In general, it is the characteristics of the dataset that dictate algorithms. In this analysis, for instance, I wanted each algorithm’s strengths and weaknesses to align with the Boston dataset’s features and structure.

In terms of trust, I would trust the results from the XGBoost model over the other models due to its robustness and predictive accuracy. While linear and lasso regression provide valuable insights, the complexity of relationships in the Boston Housing dataset suggests that advanced models like random forest and XGBoost yield more reliable predictions.

With regard to the potential for error in analysis, I would say that both excessive and minimal datasets can introduce errors. Overloading with too much data can obscure significant patterns, while using too little may fail to capture necessary variability, leading to inaccurate conclusions. A balanced approach, with a representative dataset, is crucial for robust analysis.

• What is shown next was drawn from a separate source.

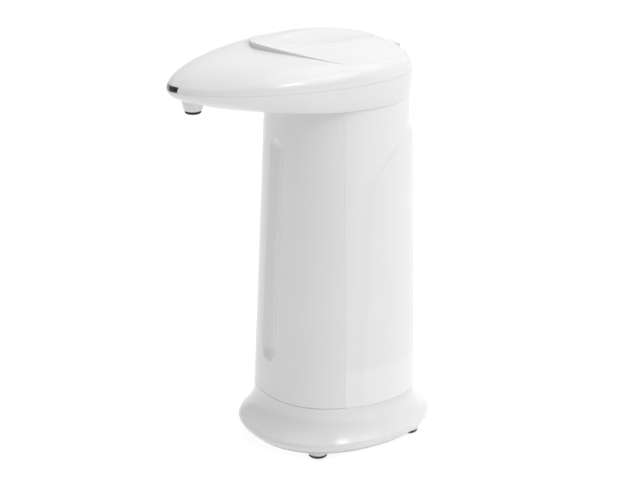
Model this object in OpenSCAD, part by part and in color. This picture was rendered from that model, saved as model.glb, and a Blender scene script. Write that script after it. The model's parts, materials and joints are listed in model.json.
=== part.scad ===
// Touch-free soap dispenser for a countertop, battery powered.
// A column on a flared base carries a head that reaches forward over the hand.
// +Z is up, the nose points along -Y, and the feet stand on z = 0.

/* [Base] */
// Width of the base across its lip
base_w = 79.5; // [78:0.5:84]
// Depth of the base from the front of its lip to the rear
base_d = 90; // [88:0.5:94]
// Height of the widest line of the lip above the table
lip_z = 7.5; // [7:0.5:9]
// How far the rounded underside of the lip turns in
lip_turn = 5; // [4:0.5:5]
// Gap between the rim of the base and the table
rim_gap = 2.6; // [2.4:0.1:3]
// Height of the joint between base and column
base_top = 23.5; // [23.5:0.5:26]
// Height of the straight collar above the flare
collar_h = 3; // [1:0.5:4]
// How late the flare sweeps outwards, where 1 is a straight slope
flare_bend = 2; // [1.6:0.1:2.4]
// Wall of the base
skirt_wall = 2.2; // [1.8:0.1:2.4]
// Width of the ledge inside the top of the base
deck_in = 5.5; // [5:0.5:6]
// Thickness of that ledge and of the bottom plate
deck_t = 2; // [1.6:0.1:2.4]

/* [Feet] */
// Distance between the left and right feet
foot_gap_x = 52; // [50:1:54]
// Distance between the front and rear feet
foot_gap_y = 50; // [48:1:54]
// Diameter of a foot
foot_d = 9; // [8:0.5:10]
// Thickness of the rubber pad of a foot
pad_t = 1.6; // [1.2:0.1:2]

/* [Column] */
// Width of the column at its foot
column_w = 69.6; // [69:0.2:72]
// Depth of the column at its foot
column_d = 73.6; // [73:0.2:76]
// Width of the column under the head
column_top_w = 67.8; // [67:0.2:70]
// Reach of the front of the column under the head
column_top_front = 29; // [28.5:0.5:32]
// Reach of the rear of the column under the head
column_top_rear = 32; // [31.5:0.5:33]
// Height of the column
column_h = 139.5; // [130:0.5:150]
// Squareness of the column's section, where 2 is an ellipse
column_square = 2.2; // [2.1:0.05:2.4]
// Distance of the seam between cover and tank ahead of the column's middle
seam_front = 14.5; // [14:0.5:15.5]
// Wall of the front cover
cover_wall = 2; // [1.6:0.1:2.2]
// Wall of the tank
tank_wall = 2; // [1.6:0.1:2.4]
// Height of the tank's floor above the base joint
tank_floor_h = 19.5; // [19:0.5:24]
// Rise of the raised panel round the back of the tank
panel_rise = 1.6; // [1:0.1:2]
// Height of the panel's upper edge at its front, above the base joint
panel_h = 104; // [96:1:108]

/* [Flute] */
// Width of the flute down the front cover
flute_w = 13; // [10:0.5:16]
// Depth of the flute
flute_t = 2.2; // [1:0.1:2.5]
// Height of the flute's lower end above the base joint
flute_low = 23; // [18:1:28]
// Length of the flute
flute_len = 92; // [80:1:98]

/* [Head] */
// Width of the head at its parting line
head_w = 72.8; // [72:0.2:75]
// Reach of the nose ahead of the column's middle
nose_reach = 83; // [81:0.5:88]
// Reach of the back of the head behind the column's middle
head_rear = 34; // [33:0.5:35]
// Distance of the head's widest line ahead of the column's middle
head_mid = 8.8; // [8:0.2:10]
// Pointedness of the nose, where 1 is an ellipse
nose_sharp = 1.27; // [1.15:0.01:1.35]
// Height of the lower shell of the head
head_low_h = 12; // [11.5:0.5:14]
// Height of the dome above the parting line
dome_h = 14; // [13.6:0.1:15.5]
// Fullness of the dome at its sides
dome_full = 2.56; // [2.4:0.02:2.8]
// Fullness of the dome at the nose
nose_full = 2.12; // [2:0.02:2.4]
// Fullness of the dome at its rear
back_full = 2.02; // [2:0.02:2.4]
// Wall of the head's shells
head_wall = 2; // [1.8:0.1:2.2]

/* [Lid] */
// Reach of the lid's front tip ahead of the column's middle
lid_tip = 41.5; // [40:0.5:44]
// Width of the head's rim beside the lid's corners
lid_side = 4; // [3.6:0.1:5]
// Width of the head's rim behind the lid's round back
lid_rim = 3; // [3:0.1:4]
// Reach of the lid's straight back edge behind the column's middle
lid_back = 28; // [27:0.5:28.5]
// Height of the step at the lid's front tip
lid_step = 2.4; // [1.6:0.1:2.6]
// Gap round the lid
lid_gap = 0.5; // [0.4:0.05:0.6]
// Thickness of the lid
lid_t = 2; // [1.6:0.1:2.2]
// Depth of the finger dish in the lid
dish_t = 1.8; // [1:0.1:2.4]
// Half width of the finger dish
dish_w = 12; // [10:0.5:14]
// Half length of the finger dish
dish_l = 23.5; // [20:0.5:24.5]
// Distance of the middle of the finger dish ahead of the column's axis
dish_mid = 4.5; // [3:0.5:7]

/* [Filler] */
// Bore of the filler neck
neck_bore = 30; // [26:0.5:31]
// Wall of the filler neck
neck_wall = 1.6; // [1.4:0.1:2]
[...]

On the importance of comparing analyses across datasets. I think that comparing analyses across datasets highlights the importance of context. The Boston Housing dataset’s multifaceted features and focus on prediction demand a more complex modeling approach, while simpler datasets like the Palmer Penguins lend themselves to straightforward analyses. This divergence reinforces the necessity of tailoring algorithm choices to the specific characteristics and requirements of each dataset.

Overall, the combination of EDA insights, the nature of the analysis, and the robustness of models guided my selection of algorithm , ensuring that generated insights are reliable and actionable.